The chapter also expresses mixed views on religious tolerance. On one hand, Rousseau espouses a vigorous and progressive opposition to intolerance, writing, “Those who distinguish civil from theological intolerance are, to my mind, mistaken. The two forms are inseparable. It is impossible to live at peace with those we regard as damned” (72). Yet Rousseau also believes that death or exile are acceptable punishments for those who do not accept the dogmas of the state. Perhaps this is a relatively low bar given the complicated prohibitions required by many state religions of Rousseau’s time; by contrast, Rousseau believes almost entirely in positive dogmas, like a belief in the afterlife and the existence of divine justice. These contrary views on tolerance may also be reconciled by the fact that many religions include these simple dogmas, and therefore perhaps Rousseau’s point is that two people of different faiths may nevertheless be able to follow the same civil religion, leading to the civic harmony which Rousseau so prizes as a requirement for a durable state.

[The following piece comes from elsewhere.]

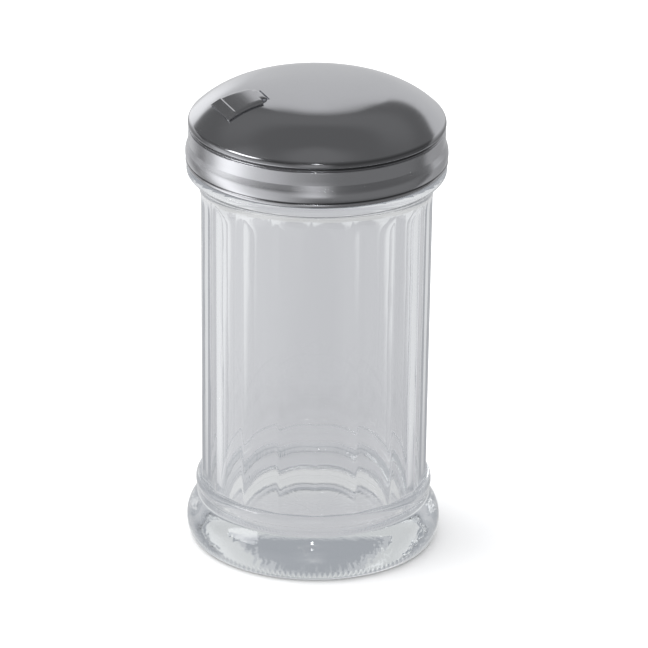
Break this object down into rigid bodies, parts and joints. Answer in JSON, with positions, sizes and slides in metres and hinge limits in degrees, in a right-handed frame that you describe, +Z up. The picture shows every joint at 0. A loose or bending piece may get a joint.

Finally, Rousseau wades into the question of religious authority versus political authority, which remained a source of bitter debate at the time of his writing. Ironically, this is an area where he and his philosophical rival Hobbes are in complete agreement: A person cannot serve two masters, and therefore political authority and ecclesiastical authority must exist within the same sovereign power. Rousseau writes, “Of all Christian writers, the philosopher Hobbes alone has seen the evil and how to remedy it, and has dared to propose the reunion of the two heads of the eagle, [...] without which no state or government will ever be rightly constituted” (71).